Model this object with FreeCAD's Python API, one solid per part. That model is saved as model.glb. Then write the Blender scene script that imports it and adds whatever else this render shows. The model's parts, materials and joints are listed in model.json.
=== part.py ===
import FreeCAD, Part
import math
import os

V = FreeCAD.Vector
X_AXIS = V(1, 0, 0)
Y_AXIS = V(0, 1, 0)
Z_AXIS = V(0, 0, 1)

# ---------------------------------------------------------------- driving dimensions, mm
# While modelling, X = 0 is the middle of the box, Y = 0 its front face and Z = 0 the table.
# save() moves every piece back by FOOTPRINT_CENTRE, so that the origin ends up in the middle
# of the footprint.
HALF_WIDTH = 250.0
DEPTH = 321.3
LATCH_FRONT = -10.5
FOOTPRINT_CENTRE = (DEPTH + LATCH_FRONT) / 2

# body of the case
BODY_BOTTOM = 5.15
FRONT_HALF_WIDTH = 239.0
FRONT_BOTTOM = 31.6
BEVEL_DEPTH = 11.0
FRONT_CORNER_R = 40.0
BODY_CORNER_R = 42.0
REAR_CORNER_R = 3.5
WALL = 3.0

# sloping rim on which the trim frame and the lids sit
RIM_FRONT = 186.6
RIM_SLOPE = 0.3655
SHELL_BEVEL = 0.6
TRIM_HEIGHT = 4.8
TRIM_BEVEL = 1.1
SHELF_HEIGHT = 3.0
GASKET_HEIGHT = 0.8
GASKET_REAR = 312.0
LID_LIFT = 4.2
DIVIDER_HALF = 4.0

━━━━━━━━

§ What is required: Return all the data above once more, precisely as given.

§ Task result:
Model this object with FreeCAD's Python API, one solid per part. That model is saved as model.glb. Then write the Blender scene script that imports it and adds whatever else this render shows. The model's parts, materials and joints are listed in model.json.
=== part.py ===
import FreeCAD, Part
import math
import os

V = FreeCAD.Vector
X_AXIS = V(1, 0, 0)
Y_AXIS = V(0, 1, 0)
Z_AXIS = V(0, 0, 1)

# ---------------------------------------------------------------- driving dimensions, mm
# While modelling, X = 0 is the middle of the box, Y = 0 its front face and Z = 0 the table.
# save() moves every piece back by FOOTPRINT_CENTRE, so that the origin ends up in the middle
# of the footprint.
HALF_WIDTH = 250.0
DEPTH = 321.3
LATCH_FRONT = -10.5
FOOTPRINT_CENTRE = (DEPTH + LATCH_FRONT) / 2

# body of the case
BODY_BOTTOM = 5.15
FRONT_HALF_WIDTH = 239.0
FRONT_BOTTOM = 31.6
BEVEL_DEPTH = 11.0
FRONT_CORNER_R = 40.0
BODY_CORNER_R = 42.0
REAR_CORNER_R = 3.5
WALL = 3.0

# sloping rim on which the trim frame and the lids sit
RIM_FRONT = 186.6
RIM_SLOPE = 0.3655
SHELL_BEVEL = 0.6
TRIM_HEIGHT = 4.8
TRIM_BEVEL = 1.1
SHELF_HEIGHT = 3.0
GASKET_HEIGHT = 0.8
GASKET_REAR = 312.0
LID_LIFT = 4.2
DIVIDER_HALF = 4.0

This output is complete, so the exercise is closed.